_The exercise_
Include in the output exactly the lines from the opening of the data through the line containing "seam_angle = 37", and nothing more.

_Provided material_
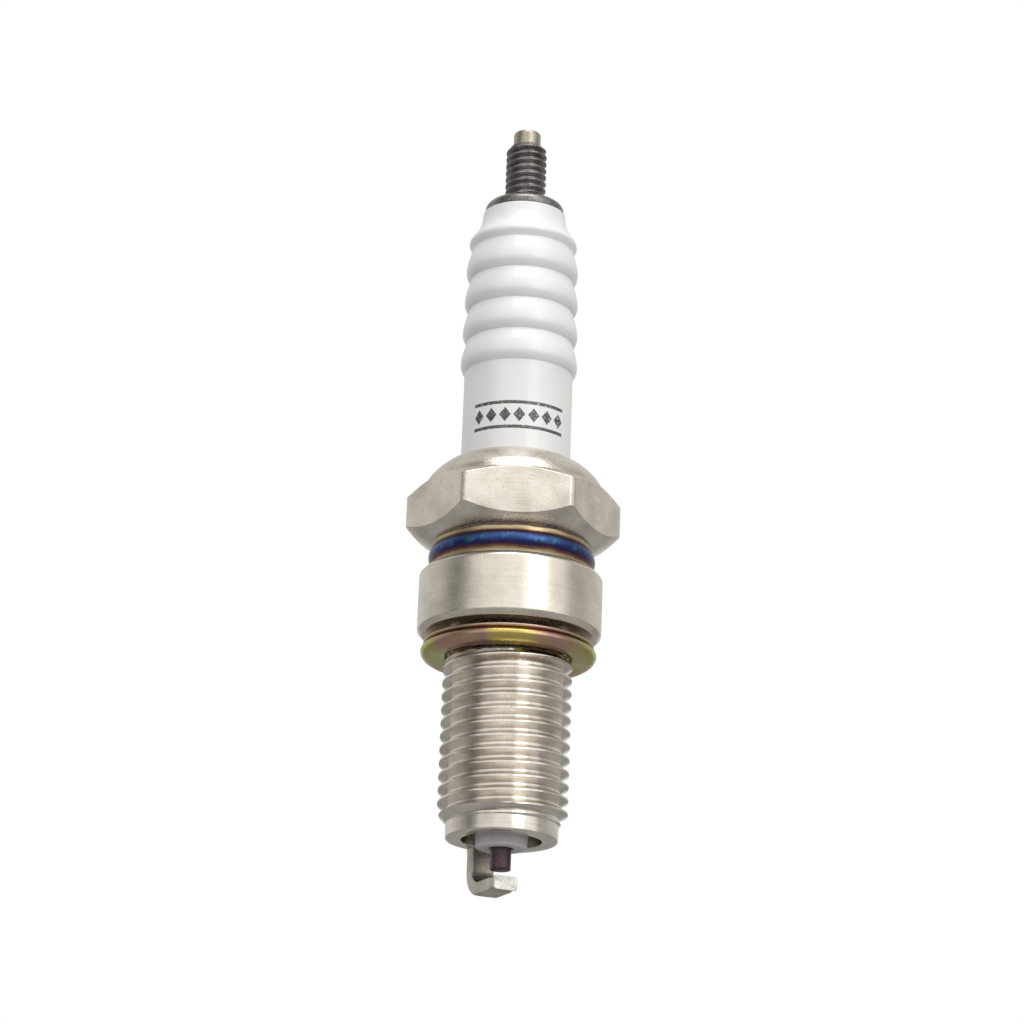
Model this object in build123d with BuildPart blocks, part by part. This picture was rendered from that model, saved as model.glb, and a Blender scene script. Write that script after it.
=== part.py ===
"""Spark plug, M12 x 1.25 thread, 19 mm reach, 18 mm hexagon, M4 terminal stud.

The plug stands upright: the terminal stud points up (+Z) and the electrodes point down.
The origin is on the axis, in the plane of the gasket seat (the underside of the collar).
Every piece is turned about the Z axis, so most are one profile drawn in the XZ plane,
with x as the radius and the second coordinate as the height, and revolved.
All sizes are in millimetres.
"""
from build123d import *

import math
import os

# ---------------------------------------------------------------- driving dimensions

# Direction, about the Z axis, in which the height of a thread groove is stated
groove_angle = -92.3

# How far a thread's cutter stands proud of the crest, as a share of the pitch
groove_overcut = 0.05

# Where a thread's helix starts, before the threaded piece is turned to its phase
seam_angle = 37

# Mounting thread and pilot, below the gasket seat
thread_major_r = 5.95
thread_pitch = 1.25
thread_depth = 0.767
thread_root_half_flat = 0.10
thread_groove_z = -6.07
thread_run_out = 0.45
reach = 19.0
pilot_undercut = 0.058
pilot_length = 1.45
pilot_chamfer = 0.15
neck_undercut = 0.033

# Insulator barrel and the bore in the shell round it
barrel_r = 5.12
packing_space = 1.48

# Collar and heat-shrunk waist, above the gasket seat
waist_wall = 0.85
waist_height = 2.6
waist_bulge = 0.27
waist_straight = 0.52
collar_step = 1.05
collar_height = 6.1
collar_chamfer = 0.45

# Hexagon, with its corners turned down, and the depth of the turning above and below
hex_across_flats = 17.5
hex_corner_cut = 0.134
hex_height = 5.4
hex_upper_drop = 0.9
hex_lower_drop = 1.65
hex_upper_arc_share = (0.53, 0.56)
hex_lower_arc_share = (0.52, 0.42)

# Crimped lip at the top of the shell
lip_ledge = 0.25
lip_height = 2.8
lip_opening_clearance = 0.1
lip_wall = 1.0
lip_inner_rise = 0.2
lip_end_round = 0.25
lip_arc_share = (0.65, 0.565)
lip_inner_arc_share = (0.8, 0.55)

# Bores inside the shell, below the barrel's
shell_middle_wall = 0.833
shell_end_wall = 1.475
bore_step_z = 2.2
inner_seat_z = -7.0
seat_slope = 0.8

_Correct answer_
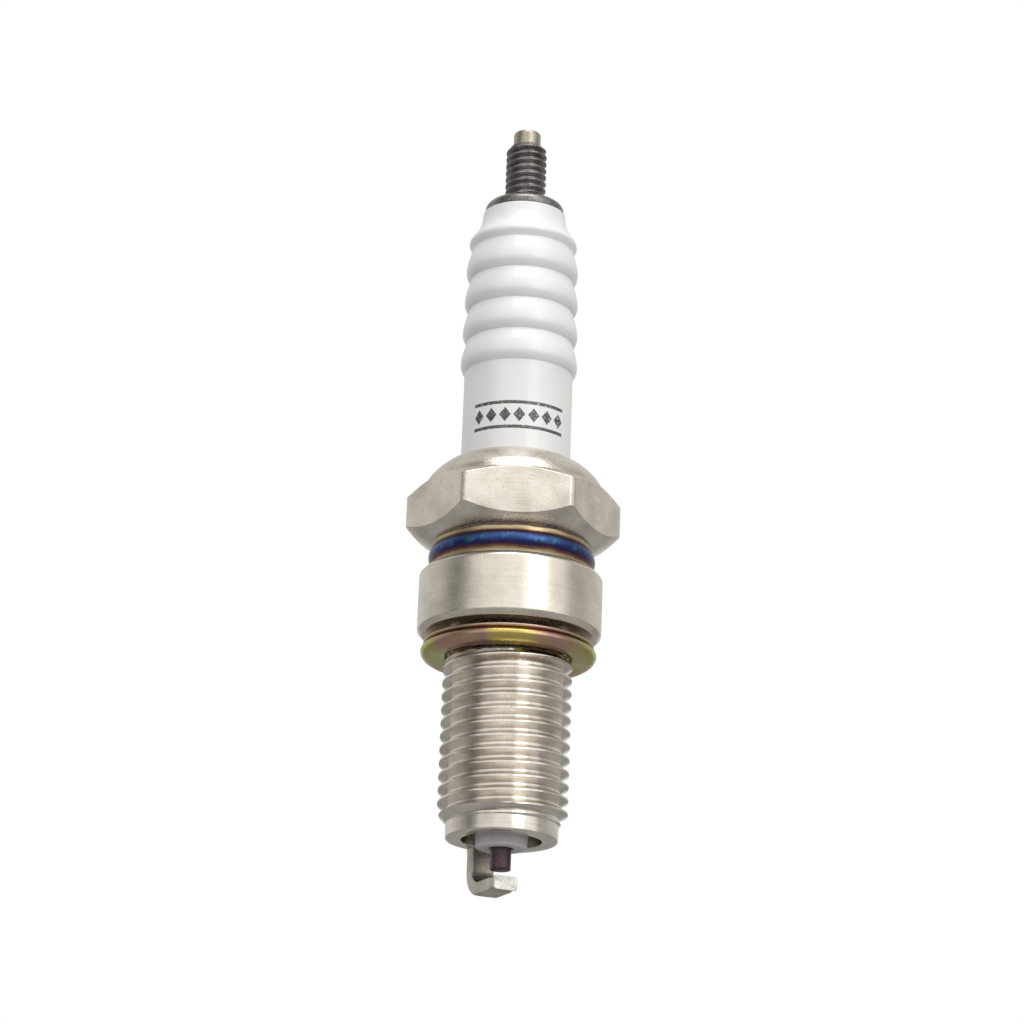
Model this object in build123d with BuildPart blocks, part by part. This picture was rendered from that model, saved as model.glb, and a Blender scene script. Write that script after it.
=== part.py ===
"""Spark plug, M12 x 1.25 thread, 19 mm reach, 18 mm hexagon, M4 terminal stud.

The plug stands upright: the terminal stud points up (+Z) and the electrodes point down.
The origin is on the axis, in the plane of the gasket seat (the underside of the collar).
Every piece is turned about the Z axis, so most are one profile drawn in the XZ plane,
with x as the radius and the second coordinate as the height, and revolved.
All sizes are in millimetres.
"""
from build123d import *

import math
import os

# ---------------------------------------------------------------- driving dimensions

# Direction, about the Z axis, in which the height of a thread groove is stated
groove_angle = -92.3

# How far a thread's cutter stands proud of the crest, as a share of the pitch
groove_overcut = 0.05

# Where a thread's helix starts, before the threaded piece is turned to its phase
seam_angle = 37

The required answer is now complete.